The social taboo on East Jerusalemites applying for Israeli citizenship has long since been shattered. Which brings us back to the original point: Is Israel prepared to pay the real price for uniting Jerusalem? That price isn’t vacuous statements or a greater police presence in the Old City. The price is giving citizenship to some 320,000 Palestinians living in the unified city. As long as they lack citizenship and can’t vote, the statements are meaningless and the claim voiced by Palestinians and the international community (excepting Trump), that Israel is not the sovereign in Jerusalem, does have validity.

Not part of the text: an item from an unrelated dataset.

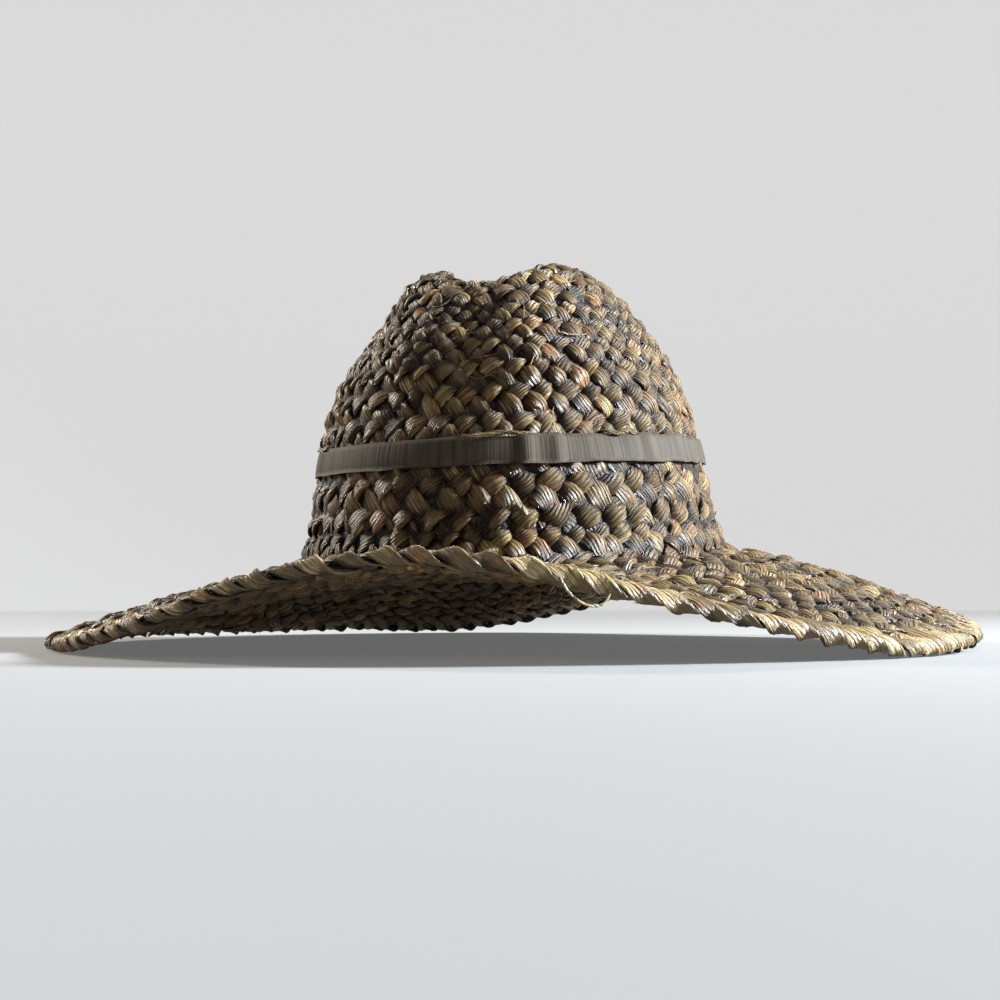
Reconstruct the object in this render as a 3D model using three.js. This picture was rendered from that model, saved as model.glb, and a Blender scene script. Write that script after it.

Giving them citizenship will lead to the full and real unification of eternal Jerusalem, and at the same time kill off the two-state solution once and for all. The next stage will be for Israel to face other, equally weighty questions: Whether to give citizenship to hundreds of thousands of Palestinians living in Area C of the West Bank; and, after them, to the millions of Palestinians living elsewhere in the West Bank and Gaza.
Perhaps the U.S. announcement is good news after all, since it brings the day closer in which the Israeli government has to do the thing it hates more than anything: to make a decision.